Overall, SHA-3 is considered a secure and efficient cryptographic hash function, and it is recommended for use in applications such as digital signatures, key derivation, and data integrity. For this reason, a popular hash function of the SHA-3 family, known as keccak-256, is used in several established blockchains today, including Ethereum. Nervos’ Layer 1 blockchain, Common Knowledge Base (CKB), uses a novel, SHA-3-inspired hashing algorithm called Eaglesong.
While hash functions are generally secure and widely used in cryptography, they're not bulletproof. Namely, some potential vulnerabilities associated with them include:
- Collision attacks: This type of attack occurs when an attacker can generate two inputs that produce the same hash output. This can allow an attacker to substitute one input for another, potentially leading to security vulnerabilities.
- Length extension attacks: In this type of attack, an attacker can append additional data to the end of a message without knowing the original message's contents. This can allow an attacker to create a fake message with a valid hash, making it appear as though the message is legitimate.

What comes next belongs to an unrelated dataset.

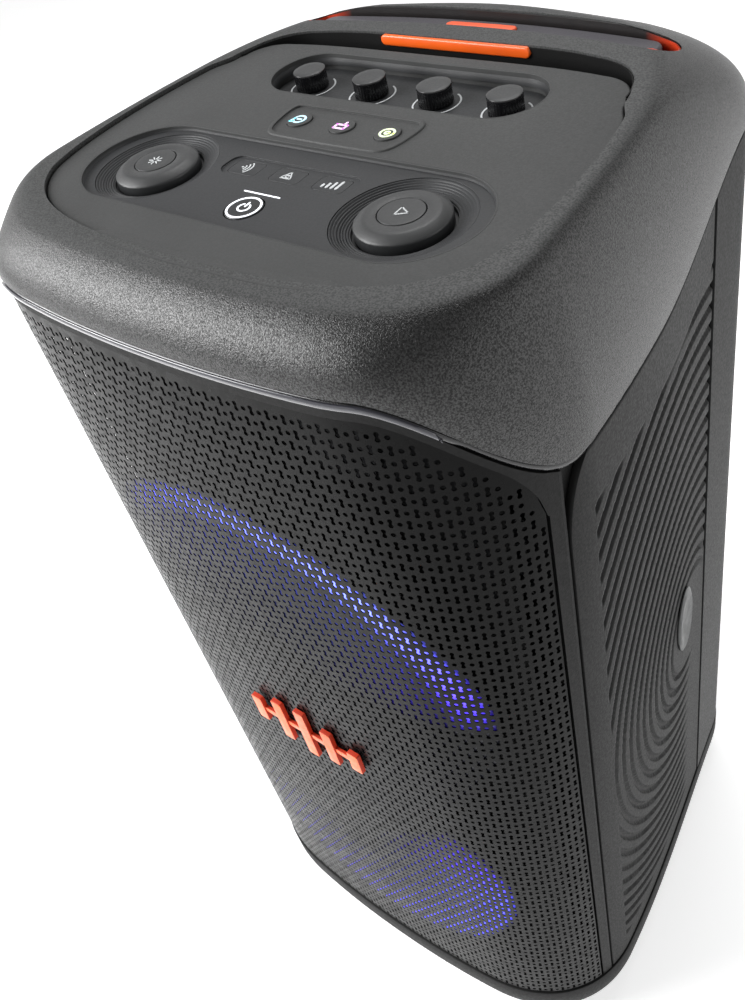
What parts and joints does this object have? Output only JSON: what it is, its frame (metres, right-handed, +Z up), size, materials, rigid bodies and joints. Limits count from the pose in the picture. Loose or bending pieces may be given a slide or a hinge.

- Preimage attacks: A preimage attack occurs when an attacker can find an input that generates a specific hash output. This can allow an attacker to create a message that hashes to a known value, potentially leading to security vulnerabilities.
- Birthday attacks: In a birthday attack, an attacker exploits the birthday paradox to find two messages that hash to the same value. This type of attack is particularly effective against hash functions with smaller output sizes, such as MD5.
- Side-channel attacks: These do not directly target the hash function but instead exploit weaknesses in the implementation or environment in which the hash function is used. Side-channel attacks can include timing, power analysis, or electromagnetic attacks.
It's worth noting that many of these vulnerabilities are related to older or weaker hash functions, such as MD5 or SHA-1. More modern hash functions, such as SHA-256 or SHA-3, have been designed with these attack vectors in mind and are generally considered unbreakable.